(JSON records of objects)
===============
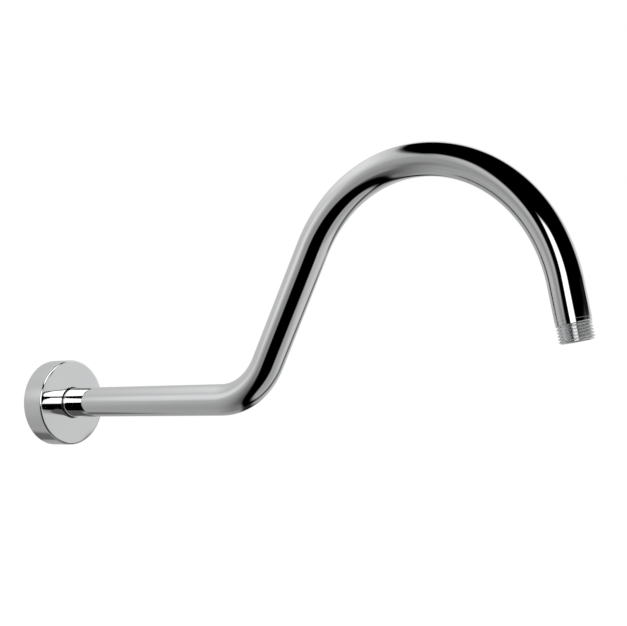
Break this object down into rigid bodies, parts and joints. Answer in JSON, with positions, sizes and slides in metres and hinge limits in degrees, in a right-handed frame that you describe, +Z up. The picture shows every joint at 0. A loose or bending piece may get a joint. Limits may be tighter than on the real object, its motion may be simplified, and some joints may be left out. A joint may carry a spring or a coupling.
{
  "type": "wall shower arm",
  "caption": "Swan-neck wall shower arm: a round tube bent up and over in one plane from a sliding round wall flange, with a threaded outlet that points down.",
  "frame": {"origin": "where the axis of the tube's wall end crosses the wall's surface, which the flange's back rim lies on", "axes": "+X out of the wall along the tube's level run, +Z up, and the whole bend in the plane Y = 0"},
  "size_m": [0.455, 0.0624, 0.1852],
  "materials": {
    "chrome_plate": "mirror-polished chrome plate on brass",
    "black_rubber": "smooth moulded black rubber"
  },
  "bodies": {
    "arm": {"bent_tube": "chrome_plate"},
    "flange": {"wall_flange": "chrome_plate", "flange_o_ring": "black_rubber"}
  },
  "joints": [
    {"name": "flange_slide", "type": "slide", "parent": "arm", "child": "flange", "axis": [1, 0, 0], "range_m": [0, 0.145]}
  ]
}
===============
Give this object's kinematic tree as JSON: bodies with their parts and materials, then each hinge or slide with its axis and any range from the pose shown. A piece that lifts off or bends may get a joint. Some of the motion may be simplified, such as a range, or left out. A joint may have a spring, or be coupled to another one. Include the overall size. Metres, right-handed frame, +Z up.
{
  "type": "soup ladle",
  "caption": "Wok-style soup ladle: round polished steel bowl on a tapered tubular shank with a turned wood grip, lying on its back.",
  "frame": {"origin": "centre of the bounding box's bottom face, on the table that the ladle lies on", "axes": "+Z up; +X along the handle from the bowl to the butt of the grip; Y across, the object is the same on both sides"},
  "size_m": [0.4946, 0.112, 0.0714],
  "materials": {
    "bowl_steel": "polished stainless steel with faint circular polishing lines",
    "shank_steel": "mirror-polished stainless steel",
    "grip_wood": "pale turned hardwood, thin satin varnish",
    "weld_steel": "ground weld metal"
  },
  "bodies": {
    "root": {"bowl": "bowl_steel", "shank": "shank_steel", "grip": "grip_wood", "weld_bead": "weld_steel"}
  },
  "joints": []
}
===============
#### [Goal of the exercise]
Each line above that includes "down" should be shown.

#### [Final result]
Break this object down into rigid bodies, parts and joints. Answer in JSON, with positions, sizes and slides in metres and hinge limits in degrees, in a right-handed frame that you describe, +Z up. The picture shows every joint at 0. A loose or bending piece may get a joint. Limits may be tighter than on the real object, its motion may be simplified, and some joints may be left out. A joint may carry a spring or a coupling.
  "caption": "Swan-neck wall shower arm: a round tube bent up and over in one plane from a sliding round wall flange, with a threaded outlet that points down.",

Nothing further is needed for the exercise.